%%
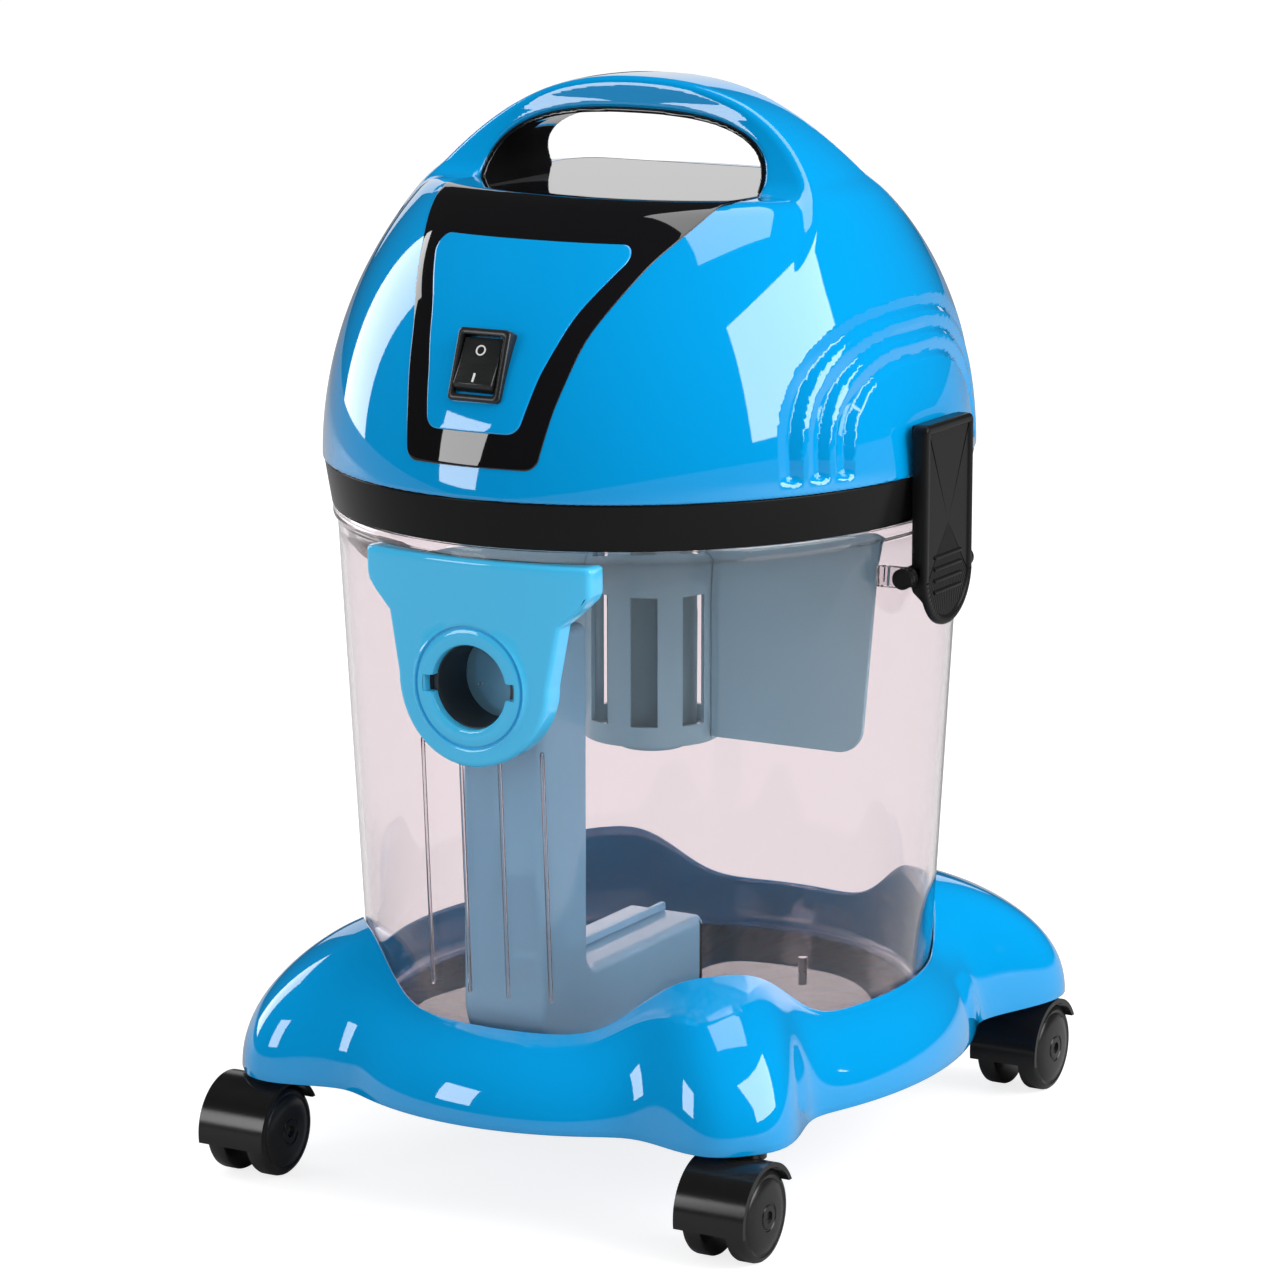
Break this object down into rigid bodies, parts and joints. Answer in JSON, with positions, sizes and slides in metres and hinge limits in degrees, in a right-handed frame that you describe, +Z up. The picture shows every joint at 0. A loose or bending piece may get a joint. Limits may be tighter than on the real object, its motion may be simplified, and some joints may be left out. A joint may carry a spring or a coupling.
{
  "type": "shop vacuum",
  "caption": "Wet and dry shop vacuum: clear oval tank on a lobed castor base, under a domed motor head with a carry handle that lifts off after its side latches open.",
  "frame": {"origin": "on the floor, at the middle of the tank", "axes": "+Z up, -Y the front with the switch and the inlet, +X the right-hand latch"},
  "size_m": [0.292, 0.331, 0.476],
  "materials": {
    "blue_gloss": "high gloss moulded",
    "cover_blue": "high gloss moulded",
    "clear_tank": "clear moulded plastic",
    "trim_black": "piano gloss",
    "satin_black": "satin moulded",
    "switch_black": "satin moulded",
    "mark_white": "printed",
    "seal_rubber": "soft",
    "sleeve_grey": "satin moulded",
    "duct_blue": "translucent moulded",
    "separator_teal": "translucent moulded",
    "filter_foam": "open cell foam",
    "float_white": "moulded",
    "steel": "zinc plated",
    "motor_cover_grey": "moulded",
    "motor_steel": "rolled sheet",
    "fan_aluminium": "pressed",
    "winding_copper": "enamelled copper winding",
    "castor_black": "satin moulded",
    "castor_wheel": "satin moulded nylon"
  },
  "bodies": {
    "root": {"base_shell": "blue_gloss", "castor_sockets": "steel", "base_screws": "steel", "tank": "clear_tank", "inlet_cover": "cover_blue", "inlet_sleeve": "sleeve_grey", "inlet_seal": "seal_rubber", "downpipe": "duct_blue", "latch_pin_right": "satin_black", "latch_pin_left": "satin_black"},
    "head": {"head_shell": "blue_gloss", "trim_frame": "trim_black", "switch_panel": "blue_gloss", "handle_liner": "trim_black", "cord_gland": "satin_black", "motor_plate": "satin_black", "head_seal": "seal_rubber", "head_screws": "steel", "switch_housing": "switch_black", "motor_bottom_mount": "seal_rubber", "fan_housing": "motor_cover_grey", "motor_can": "motor_steel", "motor_stator": "motor_steel", "motor_bearings": "steel", "motor_top_mount": "seal_rubber", "motor_cover": "motor_cover_grey", "filter_cage": "separator_teal", "foam_filter": "filter_foam", "float_cage": "separator_teal", "splash_plate_right": "separator_teal", "splash_plate_left": "separator_teal"},
    "latch_right": {"latch_right": "satin_black"},
    "latch_left": {"latch_left": "satin_black"},
    "switch": {"switch_rocker": "switch_black", "switch_marks": "mark_white"},
    "rotor": {"motor_shaft": "steel", "armature": "winding_copper", "impeller": "fan_aluminium"},
    "float": {"float": "float_white"},
    "castor_front_right": {"castor_fork_front_right": "castor_black", "castor_stem_front_right": "steel"},
    "wheels_front_right": {"castor_axle_front_right": "steel", "castor_wheels_front_right": "castor_wheel"},
    "castor_front_left": {"castor_fork_front_left": "castor_black", "castor_stem_front_left": "steel"},
    "wheels_front_left": {"castor_axle_front_left": "steel", "castor_wheels_front_left": "castor_wheel"},
    "castor_rear_right": {"castor_fork_rear_right": "castor_black", "castor_stem_rear_right": "steel"},
    "wheels_rear_right": {"castor_axle_rear_right": "steel", "castor_wheels_rear_right": "castor_wheel"},
    "castor_rear_left": {"castor_fork_rear_left": "castor_black", "castor_stem_rear_left": "steel"},
    "wheels_rear_left": {"castor_axle_rear_left": "steel", "castor_wheels_rear_left": "castor_wheel"}
  },
  "joints": [
    {"name": "head_lift", "type": "slide", "parent": "root", "child": "head", "axis": [0, 0, 1], "range_m": [0, 0.15]},
    {"name": "latch_right_open", "type": "hinge", "parent": "root", "child": "latch_right", "pos_m": [0.1385, 0, 0.271], "axis": [0, 1, 0], "range_deg": [0, 25]},
    {"name": "latch_left_open", "type": "hinge", "parent": "root", "child": "latch_left", "pos_m": [-0.1385, 0, 0.271], "axis": [0, -1, 0], "range_deg": [0, 25]},
    {"name": "switch_rock", "type": "hinge", "parent": "head", "child": "switch", "pos_m": [0, -0.14078, 0.36597], "axis": [1, 0, 0], "range_deg": [0, 20]},
    {"name": "motor_spin", "type": "hinge", "parent": "head", "child": "rotor", "pos_m": [0, 0, 0.35], "axis": [0, 0, 1], "continuous": true},
    {"name": "float_rise", "type": "slide", "parent": "head", "child": "float", "axis": [0, 0, 1], "range_m": [0, 0.014]},
    {"name": "swivel_front_right", "type": "hinge", "parent": "root", "child": "castor_front_right", "pos_m": [0.1188, -0.131, 0.045], "axis": [0, 0, 1], "continuous": true},
    {"name": "roll_front_right", "type": "hinge", "parent": "castor_front_right", "child": "wheels_front_right", "pos_m": [0.1188, -0.1407, 0.02], "axis": [1, 0, 0], "continuous": true},
    {"name": "swivel_front_left", "type": "hinge", "parent": "root", "child": "castor_front_left", "pos_m": [-0.1188, -0.131, 0.045], "axis": [0, 0, 1], "continuous": true},
    {"name": "roll_front_left", "type": "hinge", "parent": "castor_front_left", "child": "wheels_front_left", "pos_m": [-0.1188, -0.1407, 0.02], "axis": [1, 0, 0], "continuous": true},
    {"name": "swivel_rear_right", "type": "hinge", "parent": "root", "child": "castor_rear_right", "pos_m": [0.1188, 0.151, 0.045], "axis": [0, 0, 1], "continuous": true},
    {"name": "roll_rear_right", "type": "hinge", "parent": "castor_rear_right", "child": "wheels_rear_right", "pos_m": [0.1188, 0.1413, 0.02], "axis": [1, 0, 0], "continuous": true},
    {"name": "swivel_rear_left", "type": "hinge", "parent": "root", "child": "castor_rear_left", "pos_m": [-0.1188, 0.151, 0.045], "axis": [0, 0, 1], "continuous": true},
    {"name": "roll_rear_left", "type": "hinge", "parent": "castor_rear_left", "child": "wheels_rear_left", "pos_m": [-0.1188, 0.1413, 0.02], "axis": [1, 0, 0], "continuous": true}
  ],
  "couplings": [
    {"joint": "latch_right_open", "follows": "head_lift", "rad_per_m": 2.8973},
    {"joint": "latch_left_open", "follows": "head_lift", "rad_per_m": 2.8973}
  ]
}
%%
Work to do:
Gather each line holding the string "bodies".

Task response:
Break this object down into rigid bodies, parts and joints. Answer in JSON, with positions, sizes and slides in metres and hinge limits in degrees, in a right-handed frame that you describe, +Z up. The picture shows every joint at 0. A loose or bending piece may get a joint. Limits may be tighter than on the real object, its motion may be simplified, and some joints may be left out. A joint may carry a spring or a coupling.
  "bodies": {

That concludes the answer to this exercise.